→ **Short exercise**: Quote exactly, and only, the lines from the one with "front_frame();" down to the one with "obj.data.transform(obj.matrix_world)", both included.

-- BEGIN --

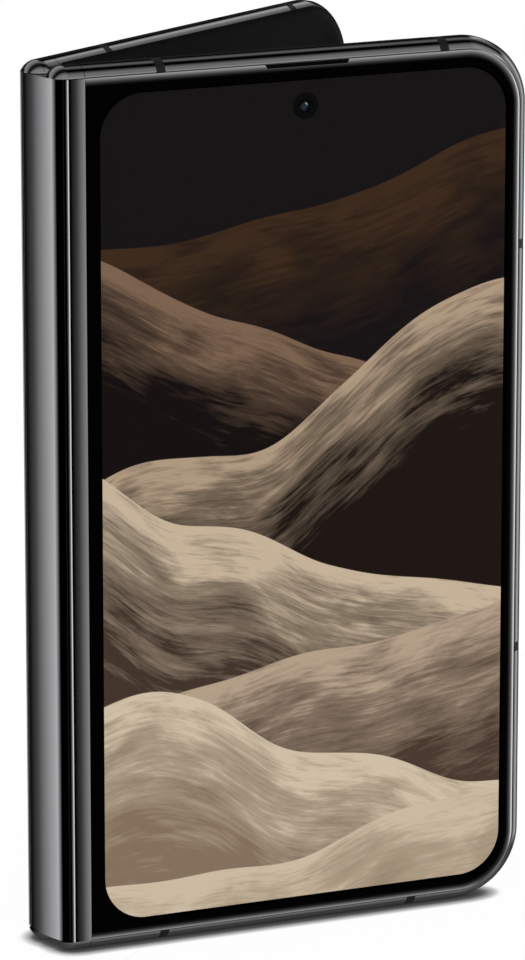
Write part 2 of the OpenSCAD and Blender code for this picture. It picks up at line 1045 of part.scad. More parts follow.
// The tray's face is cut from the round of the free edge
module card_tray() {
    tongue_w = tray_l - 1.4;
    color("#4a4a4c")
        at_rear()
            difference() {
                union() {
                    intersection() {
                        free_edge_pill(tray_z, tray_l - seam, tray_face_w - seam,
                            body_w - rail_w, body_w + 1);
                        translate([body_w - edge_r, edge_r, tray_z - tray_l])
                            cylinder(r = edge_r - 0.02, h = 2 * tray_l);
                    }
                    translate([body_w - tray_d, edge_r - 0.5, tray_z - tongue_w / 2])
                        cube([tray_d - edge_r + 0.5, 1, tongue_w]);
                }
                // Pocket for the card and the eject hole
                translate([body_w - tray_d + 1, edge_r - 1, tray_z - tongue_w / 2 + 1])
                    cube([tray_d - edge_r - 2, 1.3, tongue_w - 2]);
                translate([body_w - rail_w - 1, edge_r, tray_z + tray_l / 2 - 1.8])
                    rotate([0, 90, 0])
                        cylinder(r = 0.4, h = rail_w + 2);
            }
}

module rear_inner_bezel() {
    at_rear()
        difference() {
            inner_bezel();
            translate([body_w - 20, half_t - 2, inner_camera_z])
                rotate([-90, 0, 0])
                    cylinder(r = 1.5, h = 4);
        }
}

module rear_inner_display() {
    at_rear()
        difference() {
            inner_panel();
            translate([body_w - 20, 0, inner_camera_z])
                rotate([-90, 0, 0])
                    cylinder(r = 1.7, h = half_t);
        }
}

module inner_camera() {
    color("#101013")
        at_rear()
            translate([body_w - 20, plate_in, inner_camera_z])
                rotate([-90, 0, 0]) {
                    cylinder(r = 1.3, h = half_t - 0.25 - plate_in);
                    cylinder(r = 1.5, h = inner_v - plate_in);
                }
}

module rear_hinge_arms() {
    at_rear()
        hinge_arms();
}

module rear_hinge_pins() {
    at_spine()
        translate([0, axis_gap, 0])
            hinge_pins();
}

module rear_sync_gears() {
    sync_gear(3, pin_r + eps);
}

module rear_screws() {
    at_rear()
        hinge_screws();
}

// ---- Spine ----

// Section round both hinge axes with a flat back
module spine_section(r) {
    translate([-r, 0])
        square([r, axis_gap]);
    for (y = [0, axis_gap])
        translate([0, y])
            circle(r);
}

module hinge_cover() {
    far = 3 * cover_r;
    wrap = [-far * cos(cover_wrap), far * sin(cover_wrap)];
    color("#4a4a4c")
        at_spine()
            translate([0, 0, cover_z])
                linear_extrude(body_h - 2 * cover_z)
                    difference() {
                        spine_section(cover_r);
                        spine_section(cover_r - cover_wall);
                        polygon([
                            [0, 0],
                            [wrap.x, -wrap.y],
                            [far, -far],
                            [far, axis_gap + far],
                            [wrap.x, axis_gap + wrap.y],
                            [0, axis_gap]
                        ]);
                    }
}

// Plates that close the ends of the hinge cover
module hinge_end_plates() {
    r = cover_r - cover_wall - pack_gap / 2;
    thick = 0.6;
    color("#2c2c2e")
        at_spine()
            for (z = [cover_z + 0.05, body_h - cover_z - 0.05 - thick])
                translate([0, 0, z])
                    linear_extrude(thick) {
                        spine_section(r);
                        translate([-r, 0])
                            square([r + knuckle_r, axis_gap]);
                    }
}

module bracket_wall(z, idlers) {
    translate([0, 0, z])
        linear_extrude(ear_t)
            difference() {
                union() {
                    for (y = [0, axis_gap])
                        translate([0, y])
                            circle(boss_r);
                    translate([-cover_r + cover_wall, 0])
                        square([cover_r - cover_wall + 0.8, axis_gap]);
                }
                for (y = [0, axis_gap])
                    translate([0, y])
                        circle(pin_r + pin_gap);
                if (idlers)
                    for (i = [1, 2])
                        translate([0, i * 2 * gear_r])
                            circle(idler_pin_r + eps);
            }
}

module hinge_brackets() {
    floor_t = cover_r - cover_wall - knuckle_r - pack_gap;
    color("#77777b")
        at_spine()
            for (i = [0 : 2])
                at_hinge_modules([i]) {
                    bracket_wall(0, i != 1);
                    bracket_wall(ear_t + pack_h, i != 1);
                    bracket_wall(module_h - ear_t, false);
                    translate([-cover_r + cover_wall, 0, 0])
                        cube([floor_t, axis_gap, module_h]);
                }
}

module front_idler_gears() {
    sync_gear(1, idler_pin_r + pin_gap);
}

module rear_idler_gears() {
    sync_gear(2, idler_pin_r + pin_gap);
}

module idler_pins() {
    color("#c4c4c8")
        at_spine()
            at_hinge_modules([0, 2])
                for (i = [1, 2])
                    translate([0, i * 2 * gear_r, 0])
                        cylinder(r = idler_pin_r, h = 2 * ear_t + pack_h);
}

// Sprung washers that hold the halves at any angle
module friction_washers() {
    count = 4;
    step = pack_h / count;
    color("#b9a46a")
        at_spine()
            at_hinge_modules([1])
                for (y = [0, axis_gap])
                    for (i = [0 : count - 1])
                        translate([0, y, ear_t + i * step + 0.02])
                            difference() {
                                cylinder(r = knuckle_r - 0.1, h = step - 0.04);
                                translate([0, 0, -1])
                                    cylinder(r = pin_r + pin_gap, h = 3);
                            }
}

// The bend is the flat, open sheet turned back by a share of the opening angle: none
// at the spine's middle, all of it where the sheet meets the half. depth is the
// distance of the sheet's face above the hinge axis.
function fold_point(t, depth) =
    let (
        turn = (90 - spine_turn) * (1 - t),
        along = -(fold_u - edge_r) * (1 - t) + axis_gap / 2 * t
    )
    [
        depth * cos(turn) - along * sin(turn),
        depth * sin(turn) + along * cos(turn)
    ];
function fold_line(depth, t0, steps) = [
    for (i = [0 : steps])
        fold_point(t0 + (1 - t0) * i / steps, depth)
];
function other_side(points) = [
    for (i = [len(points) - 2 : -1 : 0])
        [points[i].x, axis_gap - points[i].y]
];
function backwards(points) = [
    for (i = [len(points) - 1 : -1 : 0])
        points[i]
];

module fold_sheet(face, back, t0, z0, z1) {
    steps = 14;
    upper = fold_line(face, t0, steps);
    lower = fold_line(back, t0, steps);
    translate([0, 0, z0])
        linear_extrude(z1 - z0)
            polygon(concat(
                upper,
                other_side(upper),
                backwards(concat(lower, other_side(lower)))
            ));
}

module fold_display() {
    face = inner_v - edge_r;
    inset = panel_inset + pack_gap;
    color("#0b0b0c")
        at_spine()
            fold_sheet(face, face - fold_t, 0, inset, body_h - inset);
}

module hinge_flex_cables() {
    face = inner_v - edge_r - fold_t - 0.05;
    color("#7a5a2a")
        at_spine()
            for (z = [0.32, 0.68])
                fold_sheet(face, face - 0.12, 0, body_h * z - 4, body_h * z + 4);
}

front_frame();
front_antenna_breaks();
front_spine_strip();
front_spine_caps();
cover_glass();
cover_display();
earpiece_mesh();
front_camera();
front_battery();
front_board();
front_inner_bezel();
front_inner_display();
front_hinge_arms();
front_hinge_pins();
front_sync_gears();
front_screws();
rear_frame();
rear_antenna_breaks();
rear_spine_strip();
rear_spine_caps();
back_glass();
camera_bar();
camera_window();
wide_camera();
ultrawide_camera();
tele_camera();
camera_flash();
main_board();
rear_battery();
wireless_coil();
usb_shell();
usb_tongue();
bottom_speaker();
speaker_mesh();
vibration_motor();
power_button();
volume_key();
button_switches();
card_tray();
rear_inner_bezel();
rear_inner_display();
inner_camera();
rear_hinge_arms();
rear_hinge_pins();
rear_sync_gears();
rear_screws();
hinge_cover();
hinge_end_plates();
hinge_brackets();
front_idler_gears();
rear_idler_gears();
idler_pins();
friction_washers();
fold_display();
hinge_flex_cables();
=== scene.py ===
# %% [markdown]
# # A foldable phone in numpy and Blender
#
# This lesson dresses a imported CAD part: a book-style foldable phone that stands on its
# bottom edge with its two halves part open. The CAD part stays where it is. Every piece
# that shows gets a smooth surface made from a formula, and a node material.
#
# Lengths are millimetres in the formulas and metres in Blender.

import json
import math

import bmesh
import bpy
import numpy as np
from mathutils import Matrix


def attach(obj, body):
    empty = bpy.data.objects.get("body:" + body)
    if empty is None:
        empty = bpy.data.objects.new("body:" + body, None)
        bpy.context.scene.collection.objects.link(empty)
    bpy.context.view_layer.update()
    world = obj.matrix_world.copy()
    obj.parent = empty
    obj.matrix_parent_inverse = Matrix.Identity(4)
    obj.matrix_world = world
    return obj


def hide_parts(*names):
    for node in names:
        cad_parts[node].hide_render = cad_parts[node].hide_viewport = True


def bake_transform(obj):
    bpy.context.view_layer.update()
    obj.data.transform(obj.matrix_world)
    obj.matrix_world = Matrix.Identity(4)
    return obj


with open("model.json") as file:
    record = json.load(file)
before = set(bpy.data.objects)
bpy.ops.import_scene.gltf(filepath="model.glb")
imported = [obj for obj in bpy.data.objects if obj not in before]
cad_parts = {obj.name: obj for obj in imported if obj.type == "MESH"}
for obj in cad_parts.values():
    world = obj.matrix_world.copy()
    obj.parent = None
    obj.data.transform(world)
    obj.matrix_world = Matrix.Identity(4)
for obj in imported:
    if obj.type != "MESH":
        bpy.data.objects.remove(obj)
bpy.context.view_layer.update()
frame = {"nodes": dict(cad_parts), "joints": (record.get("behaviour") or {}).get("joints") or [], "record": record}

# %% [markdown]
# ## Sizes and frames of reference
#
# Each half has its own frame: `u` runs from its spine end to its free edge, `v` from its
# outer face (0) to its inner face, `z` up. The front half stays parallel to the row's X
# axis. The rear half is its mirror image, turned by the fold angle about the rear hinge
# axis. Both hinge axes come from the joints of the CAD part.

# %% Sizes
# Height, width and thickness of a half. Its edge is round, with radius R.
H, W, T = 139.7, 79.5, 5.8
R = T / 2
# Flat cut on the round, metal band seen beside the glass, seam; middle of the round.
FLAT, BAND, SEAM = 0.06, 1.7, 0.08
C = R - FLAT
CORNER = 11.0
# End of the spine strip and the radius of its bow.
STRIP_U = 5.4
BOW = 25.0
# Depth of the display under the glass and width of the glass's curved edge.
GLASS_T, GLASS_EDGE = 0.7, 1.45
# Hinge cover: radius, wall, degrees that it wraps round each axis.
COVER_R, COVER_WALL, COVER_WRAP = 2.4, 0.45, 72.0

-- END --

→ **Solution**:
front_frame();
front_antenna_breaks();
front_spine_strip();
front_spine_caps();
cover_glass();
cover_display();
earpiece_mesh();
front_camera();
front_battery();
front_board();
front_inner_bezel();
front_inner_display();
front_hinge_arms();
front_hinge_pins();
front_sync_gears();
front_screws();
rear_frame();
rear_antenna_breaks();
rear_spine_strip();
rear_spine_caps();
back_glass();
camera_bar();
camera_window();
wide_camera();
ultrawide_camera();
tele_camera();
camera_flash();
main_board();
rear_battery();
wireless_coil();
usb_shell();
usb_tongue();
bottom_speaker();
speaker_mesh();
vibration_motor();
power_button();
volume_key();
button_switches();
card_tray();
rear_inner_bezel();
rear_inner_display();
inner_camera();
rear_hinge_arms();
rear_hinge_pins();
rear_sync_gears();
rear_screws();
hinge_cover();
hinge_end_plates();
hinge_brackets();
front_idler_gears();
rear_idler_gears();
idler_pins();
friction_washers();
fold_display();
hinge_flex_cables();
=== scene.py ===
# %% [markdown]
# # A foldable phone in numpy and Blender
#
# This lesson dresses a imported CAD part: a book-style foldable phone that stands on its
# bottom edge with its two halves part open. The CAD part stays where it is. Every piece
# that shows gets a smooth surface made from a formula, and a node material.
#
# Lengths are millimetres in the formulas and metres in Blender.

import json
import math

import bmesh
import bpy
import numpy as np
from mathutils import Matrix


def attach(obj, body):
    empty = bpy.data.objects.get("body:" + body)
    if empty is None:
        empty = bpy.data.objects.new("body:" + body, None)
        bpy.context.scene.collection.objects.link(empty)
    bpy.context.view_layer.update()
    world = obj.matrix_world.copy()
    obj.parent = empty
    obj.matrix_parent_inverse = Matrix.Identity(4)
    obj.matrix_world = world
    return obj


def hide_parts(*names):
    for node in names:
        cad_parts[node].hide_render = cad_parts[node].hide_viewport = True


def bake_transform(obj):
    bpy.context.view_layer.update()
    obj.data.transform(obj.matrix_world)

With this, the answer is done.